Clinical decisions about medications can often be put into buckets of short- and long-stay patients and their medication regimens. Unexpected costs also arise, and although they may not affect medications directly, they do affect how a home would view a patient’s overall stay, and possibly affect medication decisions. For example, McLean recently dealt with a woman who had a car accident and needed arm and leg surgeries. She had an orthopedic surgeon work on her leg, and a different doctor for her arm. Each trip to the hospital and doctor offices for consultations and surgeries cost McLean about $250 because Medicare won’t pay for transportation, unless the patient is on a stretcher. The hospital did not have to pick up those costs.

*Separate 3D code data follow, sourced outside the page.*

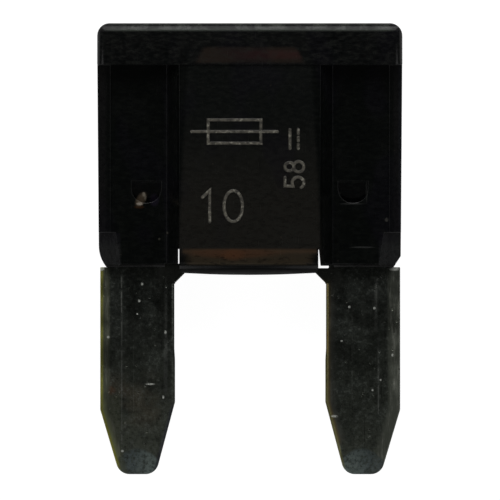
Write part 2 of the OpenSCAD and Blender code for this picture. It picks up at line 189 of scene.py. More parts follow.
def paint(tree, under, colour, mask):
    """A screen colour over what is under it, where the mask is 1."""
    return add_node(tree, "ShaderNodeMix", mask, *UNUSED_MIX_INPUTS, under, tone(*colour),
                    data_type="RGBA").outputs[2]


def level(tree, under, value, mask):
    """The same for a plain number, such as roughness."""
    return add_node(tree, "ShaderNodeMix", mask, None, under, value, data_type="FLOAT").outputs[0]


print("paint helpers ready")

# %% [markdown]
# Each finish starts in the same way: a new material, its shader, and the place on the object
# in millimetres. Object coordinates are used, so a mark stays where it is when the object is
# turned or the camera goes round it. Side is the distance from the middle line, depth is the
# distance from the plane halfway up, and front is 1 on the upper half.

# %% Start of a finish
FRONT_FADE = 0.05


def start_finish(name):
    """A material, its tree and shader, and the place on the object in millimetres."""
    material = bpy.data.materials.new(name)
    material.use_nodes = True
    tree = material.node_tree
    shader = tree.nodes["Principled BSDF"]
    metres = add_node(tree, "ShaderNodeTexCoord").outputs["Object"]
    point = add_node(tree, "ShaderNodeVectorMath", metres, (1 / MM,) * 3, operation="MULTIPLY").outputs[0]
    x, y, z = add_node(tree, "ShaderNodeSeparateXYZ", point).outputs
    place = {"point": point, "x": x, "y": y, "z": z}
    place["side"] = maths(tree, "ABSOLUTE", x)
    place["depth"] = maths(tree, "ABSOLUTE", maths(tree, "SUBTRACT", z, MIDDLE_HEIGHT))
    place["front"] = rise(tree, z, MIDDLE_HEIGHT - FRONT_FADE, MIDDLE_HEIGHT + FRONT_FADE)
    return material, tree, shader, place


def plug_finish(tree, shader, colour, gloss, skin):
    """Plug the colour, the roughness and the bumps into the shader."""
    for name, plug in (("Base Color", colour), ("Roughness", gloss), ("Normal", skin)):
        tree.links.new(plug, shader.inputs[name])


print("a finish has its places and its shader")

# %% [markdown]
# Chance comes from two textures. Noise gives clouds, grain or streaks, depending on its scale
# and on how it is stretched, and Voronoi cells give scattered spots. Bumps turn the same
# textures into a surface that isn't quite even.

# %% Noise, specks and bumps
def scaled_point(tree, place, scale, stretch):
    """The place, with so many texture units for each millimetre."""
    return add_node(tree, "ShaderNodeVectorMath", place["point"], tuple(scale * s for s in stretch),
                    operation="MULTIPLY").outputs[0]


def noise(tree, place, scale, detail=3.0, stretch=(1, 1, 1), rough=0.5):
    """Cloudy noise of 0 to 1. The scale is in clouds for each millimetre."""
    node = add_node(tree, "ShaderNodeTexNoise", scaled_point(tree, place, scale, stretch))
    node.inputs["Scale"].default_value = 1.0
    node.inputs["Detail"].default_value = detail
    node.inputs["Roughness"].default_value = rough
    return node.outputs[0]


def specks(tree, place, scale, size):
    """Scattered spots: 1 in the middle of each spot, 0 between them."""
    node = add_node(tree, "ShaderNodeTexVoronoi", scaled_point(tree, place, scale, (1, 1, 1)))
    node.inputs["Scale"].default_value = 1.0
    return rise(tree, node.outputs["Distance"], size, size * 0.4)


def bumps(tree, height, depth, under=None, strength=1.0):
    """A bump of this depth in millimetres, on top of another bump if one is given."""
    node = add_node(tree, "ShaderNodeBump")
    node.inputs["Strength"].default_value = strength
    node.inputs["Distance"].default_value = depth * MM
    tree.links.new(height, node.inputs["Height"])
    if under is not None:
        tree.links.new(under, node.inputs["Normal"])
    return node.outputs[0]


print("texture helpers ready")

# %% [markdown]
# ## The floor
#
# The object lies on plain white paper. A paper that is only lit would be grey near the
# object and white further off, so most of its white comes from Light Path: it glows for the
# camera, and less strongly in mirror-like reflections, where the object itself shades it. The
# rest is ordinary paint that takes a shadow.

# %% Floor
PAPER_GLOW = 0.967
MIRRORED_SHARE = 0.3
PAPER_GREY = 0.2
PAPER_REACH = 1.0
PAPER_DROP = 0.01 * MM
corners = [(-PAPER_REACH, -PAPER_REACH, 0), (PAPER_REACH, -PAPER_REACH, 0),
           (PAPER_REACH, PAPER_REACH, 0), (-PAPER_REACH, PAPER_REACH, 0)]
floor_mesh = bpy.data.meshes.new("paper")
floor_mesh.from_pydata(corners, [], [(0, 1, 2, 3)])
floor = bpy.data.objects.new("paper", floor_mesh)
floor.location.z = -PAPER_DROP
scene.collection.objects.link(floor)

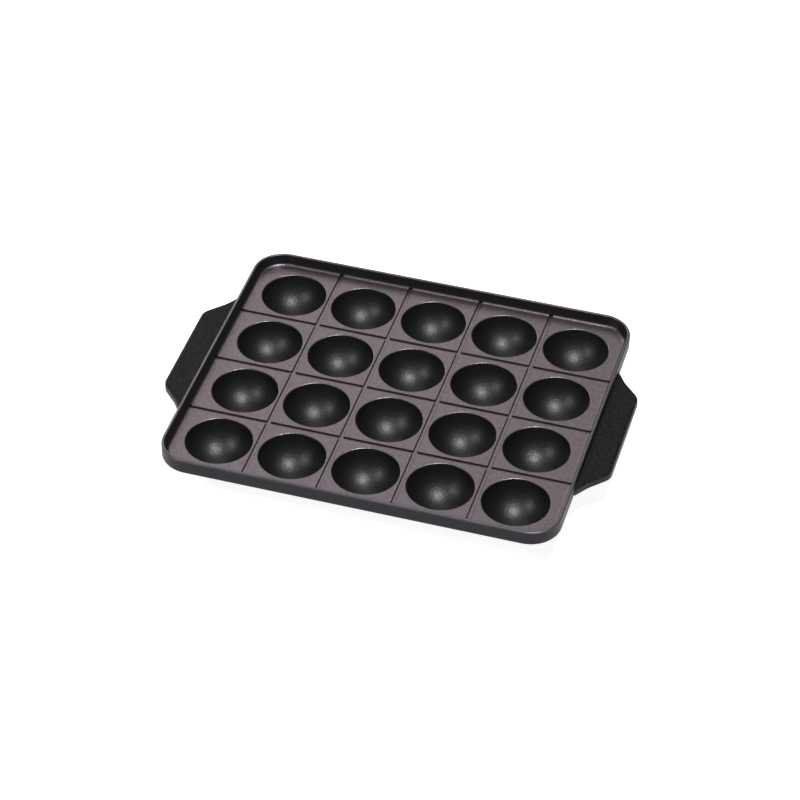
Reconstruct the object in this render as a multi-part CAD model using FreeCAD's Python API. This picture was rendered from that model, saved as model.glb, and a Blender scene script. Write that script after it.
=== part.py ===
import FreeCAD, Part
import math
import os

# A takoyaki plate: one cast tray with 20 round cups, a raised rim and crossing
# grooves, carried at its short ends by two moulded grips that are screwed on.
# Millimetres. X runs along the long side, Y away from the cook, Z up.
# The origin is the middle of the footprint, level with the feet of the cups.

# Cup field
COLUMNS = 5
ROWS = 4
COLUMN_PITCH = 45.5
ROW_PITCH = 48.0
CUP_MOUTH = 40.0
CUP_DEPTH = 18.5
CUP_WALL = 3.0
CUP_LIP = 0.9
CUP_FOOT = 16.0
CUP_SIDES = 16
CUP_BANDS = 3
CUP_OUTER_LEVELS = (0.43, 1.0)

# Floor of the tray and the grooves that part its cells
FLOOR_THICKNESS = 3.0
GROOVE_WIDTH = 2.8
GROOVE_BED = 1.8
GROOVE_DEPTH = 1.0

# Rim round the tray
END_MARGIN = 30.5
SIDE_MARGIN = 31.0
RIM_HEIGHT = 7.0
RIM_LAND = 2.0
RIM_DRAFT = 8.0
RIM_CORNER = 19.0
RIM_ROUNDING = 0.6
COVE_RADIUS = 2.4
COVE_BANDS = 3
HEEL = 2.0

# Grips at the short ends
GRIP_REACH = 17.3
GRIP_ROOT_SPAN = 112.0
GRIP_WAIST_SPAN = 94.0
GRIP_WAIST_REACH = 6.0
GRIP_END_SPAN = 71.0
GRIP_WAIST_BEND = 2.2
GRIP_CORNER_BEND = 3.6
GRIP_DROP = 2.8
GRIP_THICKNESS = 6.4
GRIP_EDGE_RADIUS = 2.0
GRIP_SKIN = 2.6
GRIP_WALL = 2.6
GRIP_GAP = 0.3

# Lugs of the casting that the grips sit on, and the fixings
LUG_SPACING = 50.0
LUG_WIDTH = 13.0
LUG_THICKNESS = 2.4
LUG_CLEARANCE = 0.4
SCREW_OUT = 7.8
SCREW_DIAMETER = 4.0
SCREW_HOLE = 4.5
SCREW_HEAD_DIAMETER = 7.6
SCREW_HEAD_HEIGHT = 2.6
SCREW_HEAD_TAPER = 0.8
SCREW_TIP_GAP = 0.3
CROSS_LENGTH = 4.2
CROSS_WIDTH = 1.0
CROSS_DEPTH = 1.4
THREAD_GAP = 0.05
WASHER_DIAMETER = 7.0
WASHER_HOLE = 4.2
WASHER_THICKNESS = 1.0
WASHER_SPLIT = 0.8
INSERT_FLATS = 6.0
INSERT_LENGTH = 2.8
BOSS_WALL = 1.8

# Closeness used to pick edges and faces by their place
NEAR = 0.001

# Worked out from the sizes above
PLATE_LENGTH = (COLUMNS - 1) * COLUMN_PITCH + 2 * END_MARGIN
PLATE_WIDTH = (ROWS - 1) * ROW_PITCH + 2 * SIDE_MARGIN
FLOOR_Z = CUP_DEPTH + CUP_WALL
UNDER_Z = FLOOR_Z - FLOOR_THICKNESS
RIM_Z = FLOOR_Z + RIM_HEIGHT
CUP_RADIUS = ((CUP_MOUTH / 2) ** 2 + CUP_DEPTH**2) / (2 * CUP_DEPTH)
CUP_CENTRE_Z = CUP_WALL + CUP_RADIUS
GRIP_ROOT_X = PLATE_LENGTH / 2 + GRIP_GAP
GRIP_TOP_Z = RIM_Z - GRIP_DROP
GRIP_BOTTOM_Z = GRIP_TOP_Z - GRIP_THICKNESS
LUG_TOP_Z = GRIP_BOTTOM_Z + LUG_THICKNESS
SCREW_X = PLATE_LENGTH / 2 + SCREW_OUT
WASHER_BOTTOM_Z = GRIP_BOTTOM_Z - WASHER_THICKNESS
HEAD_BOTTOM_Z = WASHER_BOTTOM_Z - SCREW_HEAD_HEIGHT
INSERT_TOP_Z = LUG_TOP_Z + INSERT_LENGTH
INSERT_CORNERS = INSERT_FLATS / math.cos(math.pi / 6)
BOSS_DIAMETER = INSERT_CORNERS + 2 * BOSS_WALL


def box(x0, x1, y0, y1, z0, z1):
    return Part.makeBox(x1 - x0, y1 - y0, z1 - z0, FreeCAD.Vector(x0, y0, z0))


def cylinder(diameter, z0, z1, x=0.0, y=0.0):
    return Part.makeCylinder(diameter / 2, z1 - z0, FreeCAD.Vector(x, y, z0))


def moved(shape, x, y):
    other = shape.copy()
    other.translate(FreeCAD.Vector(x, y, 0))
    return other


def half_turn(shape):
    other = shape.copy()
    other.rotate(FreeCAD.Vector(0, 0, 0), FreeCAD.Vector(0, 0, 1), 180)
    return other


def spread(count, pitch):
    return [(i - (count - 1) / 2) * pitch for i in range(count)]


def cup_places():
    return [(x, y) for x in spread(COLUMNS, COLUMN_PITCH) for y in spread(ROWS, ROW_PITCH)]


def screw_places():
    return [(SCREW_X, y) for y in spread(2, LUG_SPACING)]


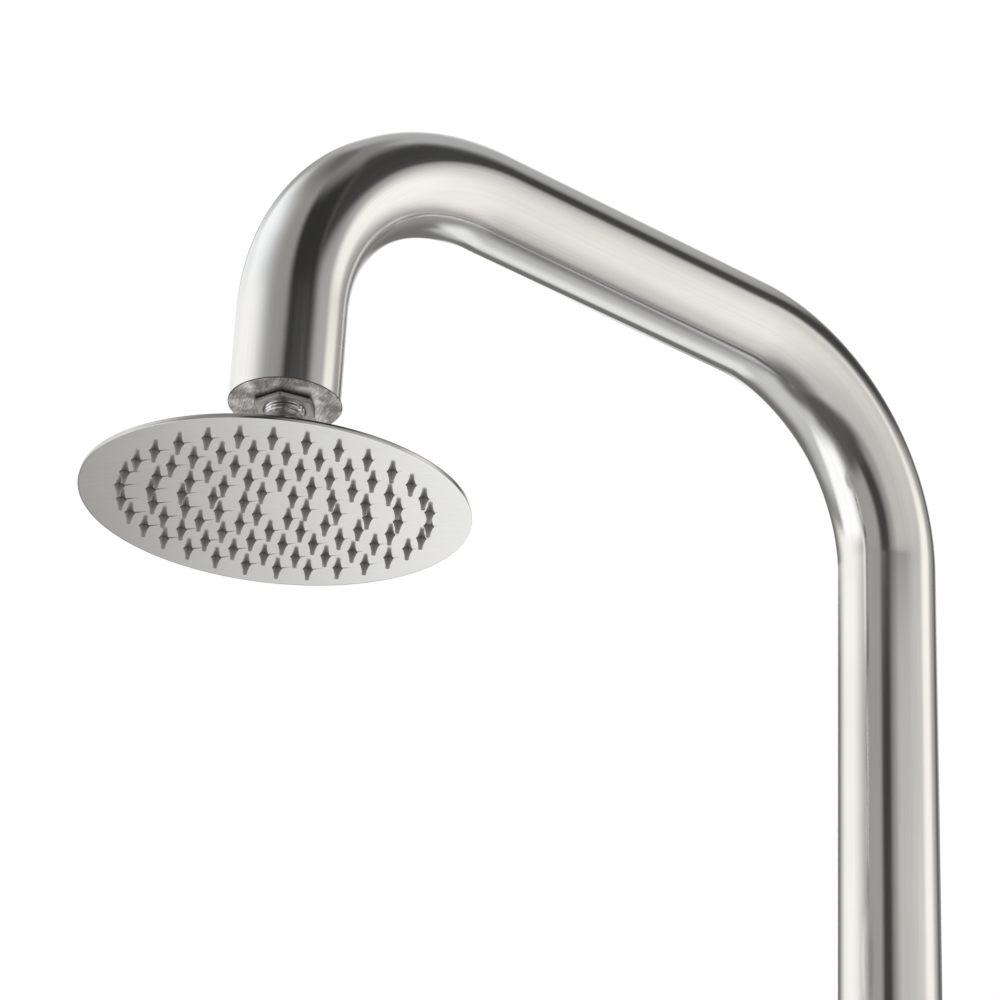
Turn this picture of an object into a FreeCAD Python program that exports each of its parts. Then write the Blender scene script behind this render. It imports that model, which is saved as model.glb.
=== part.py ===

CRITERIA FOR EVALUATING PART D FORMULARY DECISIONS
McLean’s formulary is mostly open. For new drugs, the home will conduct clinical comparisons and product cost comparisons. “We would have to write a new policy to add it to the formulary, so there has to be a good case for it,” Veith says. In some cases, McLean has negotiated a deal directly with the managed care plan, particularly for higher-cost medications, such as those that may involve a PA. “We would agree to use the medication if the plan can agree to paying us a higher rate,” she says.
THE SCRIPT TRAIL
MRAW has conducted a study on nonmedical switching in LTC. (Results are available in the November 2008 American Journal of Managed Care.) Veith, who assisted with this project, says switching is often difficult, not just if the resident is tolerating a drug, but also because of the continuum-of-care issues that result.
Often, a patient may go from the community where he or she is taking one drug; then to the hospital, where the facility’s formulary dictates a switch to a generic; and then to the nursing home. “This can lead to errors and to confusion and to adherence problems. For short-stay patients, especially, we often will follow the hospital’s formulary decision to bring back some consistency,” says Veith.